To summarize, this paper has detailed the role and effectiveness of solar inverters in grid reactive power voltage control. The research focuses on how solar inverters can efficiently participate in voltage regulation and reactive power management, highlighting their potential in practical grid applications. Key findings include that the use of controllable series compensation with external solar inverter filtering and reactive power compensation devices enables reactive power absorption without modifying the solar inverter itself. This approach effectively addresses terminal voltage issues, reduces energy consumption through innovative materials, and suppresses higher-order harmonic interference. A comparison with traditional SVG compensation devices reveals differences in reliability, energy consumption, installation, and economy, providing valuable insights for selecting appropriate grid reactive power voltage control solutions. The advancements in solar inverter technology underscore their importance in achieving a stable, efficient, and sustainable power system.
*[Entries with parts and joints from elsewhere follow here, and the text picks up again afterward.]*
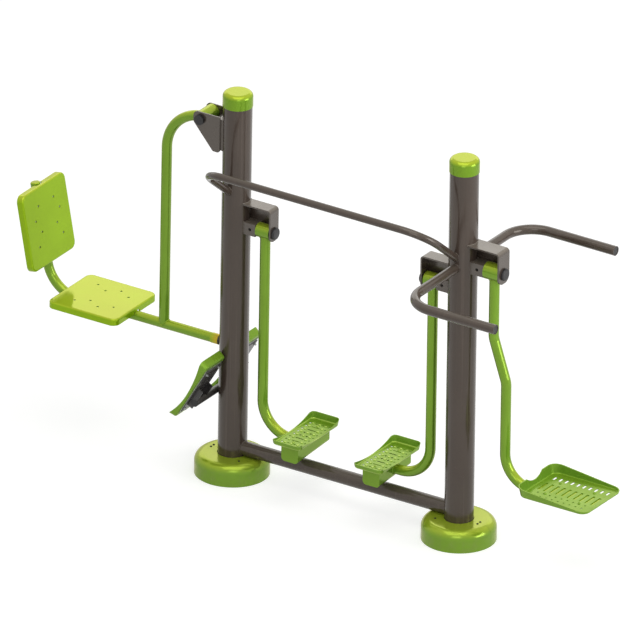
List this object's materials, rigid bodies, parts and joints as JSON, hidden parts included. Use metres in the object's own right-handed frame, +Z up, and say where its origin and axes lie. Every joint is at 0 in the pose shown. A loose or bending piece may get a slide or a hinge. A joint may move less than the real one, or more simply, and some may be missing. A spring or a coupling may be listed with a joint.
{
  "type": "outdoor air walker",
  "caption": "Outdoor fitness frame: round posts carry swinging walker legs with foot trays, a pendulum foot board, and a hanging seat pushed off from foot rests.",
  "frame": {"origin": "on the ground, on the axis of the left post (the one that carries the seat)", "axes": "+X from the left post to the right post, +Y away from the long handlebar, +Z up"},
  "size_m": [3.2249, 1.0916, 1.981],
  "materials": {
    "post_paint": "satin brown-grey paint",
    "green_paint": "semi-gloss green paint",
    "green_plastic": "moulded green plastic",
    "black_plastic": "matte black plastic",
    "gold_band": "yellow-gold moulded sleeve",
    "buffer_rubber": "dark rubber",
    "zinc_steel": "zinc-plated steel",
    "flange_steel": "dark primer",
    "bearing_steel": "ground steel",
    "dark_paint": "satin near-black paint"
  },
  "bodies": {
    "frame": {"post_left": "post_paint", "post_right": "post_paint", "post_cap_left": "green_plastic", "post_cap_right": "green_plastic", "base_flange_left": "flange_steel", "base_flange_right": "flange_steel", "ground_tube": "post_paint", "base_cover_left": "green_paint", "base_cover_right": "green_paint", "cover_screws": "zinc_steel", "handlebar": "post_paint", "side_handle_near": "post_paint", "side_handle_far": "post_paint", "handle_plugs": "black_plastic", "hood_left": "post_paint", "hood_right": "post_paint", "hood_swing": "post_paint", "axle_blocks": "post_paint", "hub_axles": "bearing_steel", "axle_nuts": "zinc_steel", "axle_caps": "black_plastic", "axle_set_screws": "zinc_steel", "axle_spacers": "zinc_steel", "press_gusset_near": "post_paint", "press_gusset_far": "post_paint", "press_saddle": "post_paint", "press_axle": "bearing_steel", "press_axle_caps": "black_plastic", "foot_rest_tube": "dark_paint", "foot_rest_tube_caps": "black_plastic", "foot_rest_near": "green_paint", "foot_rest_far": "green_paint", "foot_rest_plates": "zinc_steel", "foot_rest_brackets": "dark_paint", "foot_rest_bolts": "zinc_steel"},
    "walker_left": {"walker_leg_left": "green_paint", "walker_bearings_left": "bearing_steel", "walker_pedal_left": "green_paint", "pedal_bracket_left": "green_paint", "pedal_bolts_left": "zinc_steel"},
    "walker_right": {"walker_leg_right": "green_paint", "walker_bearings_right": "bearing_steel", "walker_pedal_right": "green_paint", "pedal_bracket_right": "green_paint", "pedal_bolts_right": "zinc_steel"},
    "pendulum": {"swing_leg": "green_paint", "swing_bearings": "bearing_steel", "swing_board": "green_paint", "board_carrier": "green_paint", "board_bolts": "zinc_steel"},
    "press": {"press_arm": "green_paint", "press_bearings": "bearing_steel", "seat_bar": "green_paint", "press_buffer": "buffer_rubber", "buffer_sleeve": "gold_band", "seat_bar_end_cap": "green_plastic", "seat_panel": "green_plastic", "back_panel": "green_plastic", "panel_plates": "green_paint", "panel_bolts": "zinc_steel"}
  },
  "joints": [
    {"name": "walker_left_swing", "type": "hinge", "parent": "frame", "child": "walker_left", "pos_m": [0.165, 0, 1.298], "axis": [1, 0, 0], "range_deg": [-45, 45]},
    {"name": "walker_right_swing", "type": "hinge", "parent": "frame", "child": "walker_right", "pos_m": [1.105, 0, 1.298], "axis": [1, 0, 0], "range_deg": [-45, 45]},
    {"name": "pendulum_swing", "type": "hinge", "parent": "frame", "child": "pendulum", "pos_m": [1.4476, 0, 1.432], "axis": [1, 0, 0], "range_deg": [-40, 40]},
    {"name": "press_swing", "type": "hinge", "parent": "frame", "child": "press", "pos_m": [-0.172, 0, 1.812], "axis": [0, 1, 0], "range_deg": [0, 35]}
  ]
}
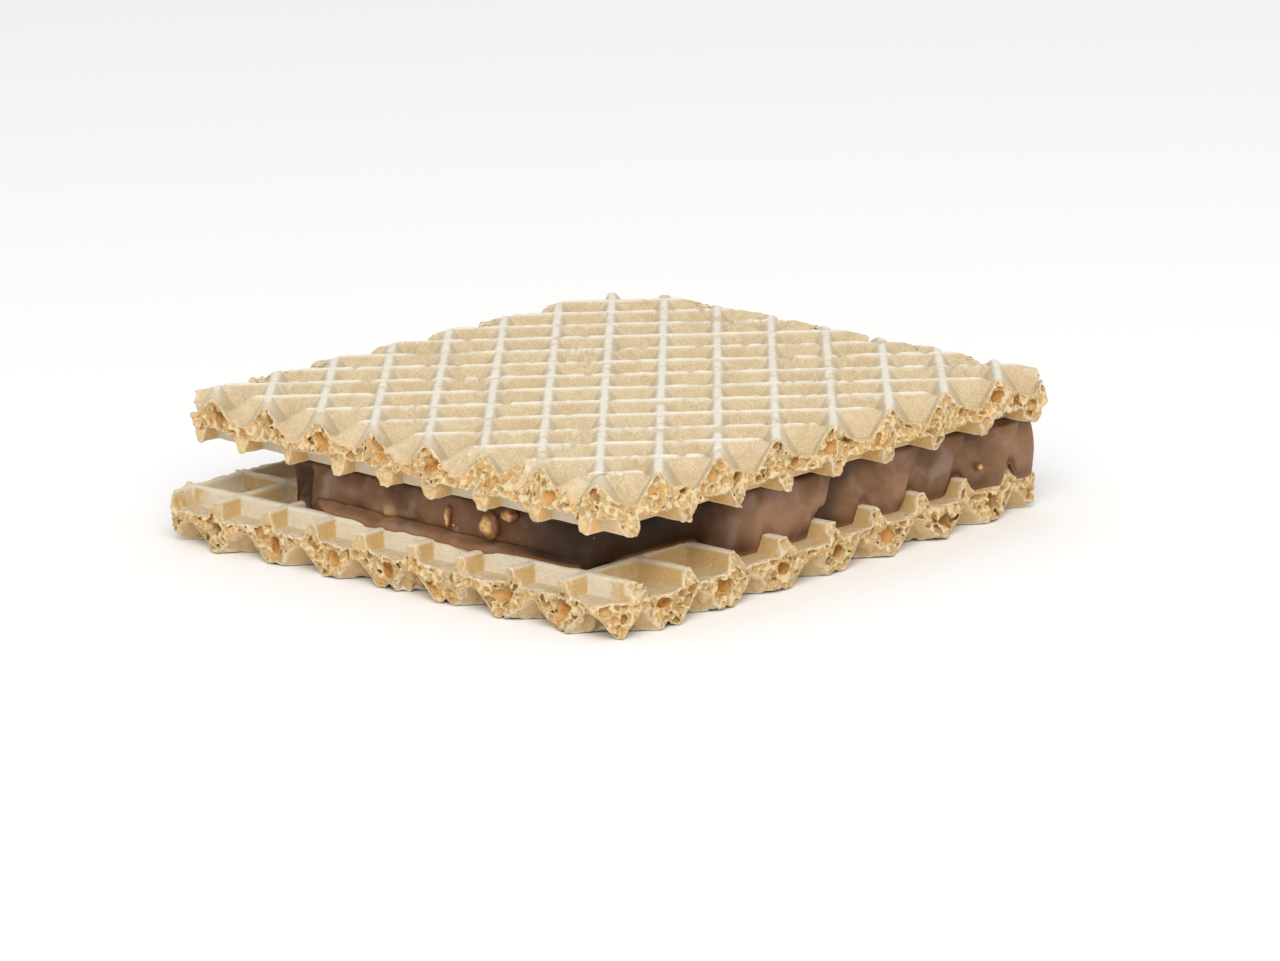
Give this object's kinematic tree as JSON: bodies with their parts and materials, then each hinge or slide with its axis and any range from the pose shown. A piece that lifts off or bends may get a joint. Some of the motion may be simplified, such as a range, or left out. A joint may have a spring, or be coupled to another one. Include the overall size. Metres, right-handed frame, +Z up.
{
  "type": "wafer sandwich biscuit",
  "caption": "Square biscuit of crisp lattice wafers round a slab of chocolate with chopped nuts, broken at its rim; it lies flat and is eaten whole.",
  "frame": {"origin": "middle of the biscuit's footprint, on the surface that its lower wafer lies on", "axes": "+Z up through the wafers and the filling; the sides of the upper wafer run along X and Y, and the front corner of the picture is at +X -Y"},
  "size_m": [0.0568, 0.0568, 0.0132],
  "materials": {
    "baked_wafer": "dry, porous baked crust, pale on its ridges and golden in its bubbles",
    "chocolate_filling": "satin brown chocolate cream with golden nut pieces"
  },
  "bodies": {
    "root": {"wafer_bottom": "baked_wafer", "filling": "chocolate_filling", "wafer_top": "baked_wafer"}
  },
  "joints": []
}
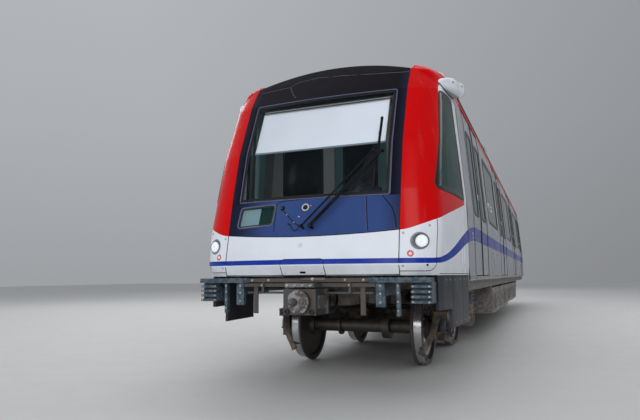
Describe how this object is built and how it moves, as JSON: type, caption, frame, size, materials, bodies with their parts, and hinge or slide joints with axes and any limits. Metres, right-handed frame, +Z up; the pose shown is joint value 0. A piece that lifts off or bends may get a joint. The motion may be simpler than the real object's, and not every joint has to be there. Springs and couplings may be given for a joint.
{
  "type": "metro car",
  "caption": "Leading metro car with a raked black cab front, hollow saloon with plug doors, roof pantograph, underfloor gear and two turning bogies.",
  "frame": {"origin": "middle of the length and width at the lowest point of the wheel flanges", "axes": "+X towards the right-hand side seen from in front, +Y from the nose to the gangway, +Z up"},
  "size_m": [2.7796, 17.3599, 4.5652],
  "materials": {
    "white_paint": "gloss",
    "black_mask": "gloss",
    "glass": "gloss",
    "roof_grey": "satin",
    "underframe_grey": "satin",
    "skirt_charcoal": "satin",
    "anticlimber_blue": "satin",
    "lamp_glass": "gloss",
    "red_lamp": "gloss",
    "rubber": "matte",
    "interior_white": "satin",
    "desk_grey": "matte",
    "seat_fabric": "matte",
    "blind_fabric": "matte",
    "bench_plastic": "satin",
    "stainless": "satin",
    "cast_bogie": "matte",
    "wheel_steel": "satin",
    "panto_alu": "satin",
    "panto_base_paint": "satin",
    "coupler_steel": "matte",
    "guard_steel": "satin"
  },
  "bodies": {
    "car_body": {"floor_deck": "underframe_grey", "sole_bars": "underframe_grey", "chassis_beams": "underframe_grey", "centre_pins": "underframe_grey", "right_side_wall": "white_paint", "left_side_wall": "white_paint", "saloon_windows": "glass", "door_leaves": "white_paint", "door_panes": "glass", "roof_shell": "roof_grey", "rear_end_wall": "white_paint", "gangway_bellows": "rubber", "rear_drawbar": "coupler_steel", "front_coupler": "coupler_steel", "front_bumper": "white_paint", "front_mask": "black_mask", "windscreen": "glass", "right_cab_side": "white_paint", "left_cab_side": "white_paint", "headlight_panels": "white_paint", "headlights": "lamp_glass", "tail_lights": "red_lamp", "cab_windows": "glass", "cab_roof": "white_paint", "camera_pods": "white_paint", "cab_skirt": "skirt_charcoal", "anticlimbers": "anticlimber_blue", "guard_bars": "guard_steel", "cab_partition": "interior_white", "driver_desk": "desk_grey", "driver_seat": "seat_fabric", "sun_blind": "blind_fabric", "ceiling_panel": "interior_white", "benches": "bench_plastic", "grab_poles": "stainless", "air_conditioners": "roof_grey", "underfloor_boxes": "underframe_grey", "pantograph_base": "panto_base_paint"},
    "hatch": {"coupler_hatch": "white_paint"},
    "cab_door": {"partition_door": "interior_white"},
    "lower_arm": {"pantograph_lower_arm": "panto_alu"},
    "upper_arm": {"pantograph_upper_arm": "panto_alu"},
    "collector_head": {"pantograph_head": "panto_alu"},
    "wiper_main": {"wiper_arm": "rubber"},
    "wiper_guide": {"wiper_link": "rubber"},
    "wiper_rubber": {"wiper_blade": "rubber"},
    "front_bogie": {"front_bogie_frame": "cast_bogie"},
    "rear_bogie": {"rear_bogie_frame": "cast_bogie"},
    "front_axle_1": {"wheelset_1": "wheel_steel"},
    "front_axle_2": {"wheelset_2": "wheel_steel"},
    "rear_axle_1": {"wheelset_3": "wheel_steel"},
    "rear_axle_2": {"wheelset_4": "wheel_steel"}
  },
  "joints": [
    {"name": "front_bogie_pivot", "type": "hinge", "parent": "car_body", "child": "front_bogie", "pos_m": [0, -5.67, 0.6], "axis": [0, 0, 1], "range_deg": [-4, 4]},
    {"name": "rear_bogie_pivot", "type": "hinge", "parent": "car_body", "child": "rear_bogie", "pos_m": [0, 5.53, 0.6], "axis": [0, 0, 1], "range_deg": [-4, 4]},
    {"name": "front_axle_1_spin", "type": "hinge", "parent": "front_bogie", "child": "front_axle_1", "pos_m": [0, -6.67, 0.45], "axis": [1, 0, 0], "continuous": true},
    {"name": "front_axle_2_spin", "type": "hinge", "parent": "front_bogie", "child": "front_axle_2", "pos_m": [0, -4.67, 0.45], "axis": [1, 0, 0], "continuous": true},
    {"name": "rear_axle_1_spin", "type": "hinge", "parent": "rear_bogie", "child": "rear_axle_1", "pos_m": [0, 4.53, 0.45], "axis": [1, 0, 0], "continuous": true},
    {"name": "rear_axle_2_spin", "type": "hinge", "parent": "rear_bogie", "child": "rear_axle_2", "pos_m": [0, 6.53, 0.45], "axis": [1, 0, 0], "continuous": true},
    {"name": "hatch_hinge", "type": "hinge", "parent": "car_body", "child": "hatch", "pos_m": [0, -8.588, 1.226], "axis": [-1, 0, 0], "range_deg": [0, 75]},
    {"name": "cab_door_hinge", "type": "hinge", "parent": "car_body", "child": "cab_door", "pos_m": [0.353, -6.69, 2], "axis": [0, 0, -1], "range_deg": [0, 85]},
    {"name": "lower_arm_pivot", "type": "hinge", "parent": "car_body", "child": "lower_arm", "pos_m": [0, 1.68, 3.86], "axis": [-1, 0, 0], "range_deg": [-7, 30]},
    {"name": "knee_pivot", "type": "hinge", "parent": "lower_arm", "child": "upper_arm", "pos_m": [0, 0.3701, 4.18659], "axis": [1, 0, 0], "range_deg": [-14, 60]},
    {"name": "head_pivot", "type": "hinge", "parent": "upper_arm", "child": "collector_head", "pos_m": [0, 1.67566, 4.44037], "axis": [1, 0, 0], "range_deg": [-30, 7]},
    {"name": "wiper_arm_pivot", "type": "hinge", "parent": "car_body", "child": "wiper_main", "pos_m": [0.075, -8.55248, 1.542], "axis": [0, -0.9552, 0.2961], "range_deg": [0, 75]},
    {"name": "wiper_link_pivot", "type": "hinge", "parent": "car_body", "child": "wiper_guide", "pos_m": [-0.018, -8.55248, 1.542], "axis": [0, -0.9552, 0.2961], "range_deg": [0, 75]},
    {"name": "wiper_blade_pivot", "type": "hinge", "parent": "wiper_main", "child": "wiper_rubber", "pos_m": [0.735, -8.32866, 2.264], "axis": [0, -0.9552, 0.2961], "range_deg": [-75, 0]}
  ],
  "couplings": [
    {"joint": "knee_pivot", "follows": "lower_arm_pivot", "ratio": 2},
    {"joint": "head_pivot", "follows": "lower_arm_pivot", "ratio": -1},
    {"joint": "wiper_link_pivot", "follows": "wiper_arm_pivot", "ratio": 1},
    {"joint": "wiper_blade_pivot", "follows": "wiper_arm_pivot", "ratio": -1}
  ]
}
Future work could explore the integration of artificial intelligence and machine learning algorithms into solar inverter control systems for predictive maintenance and optimized performance. Additionally, as grid codes evolve, solar inverters may need to adapt to new requirements, such as providing inertia support or participating in frequency regulation. Continued research into materials and control strategies will further enhance the capabilities of solar inverters, solidifying their position as a cornerstone of modern power systems.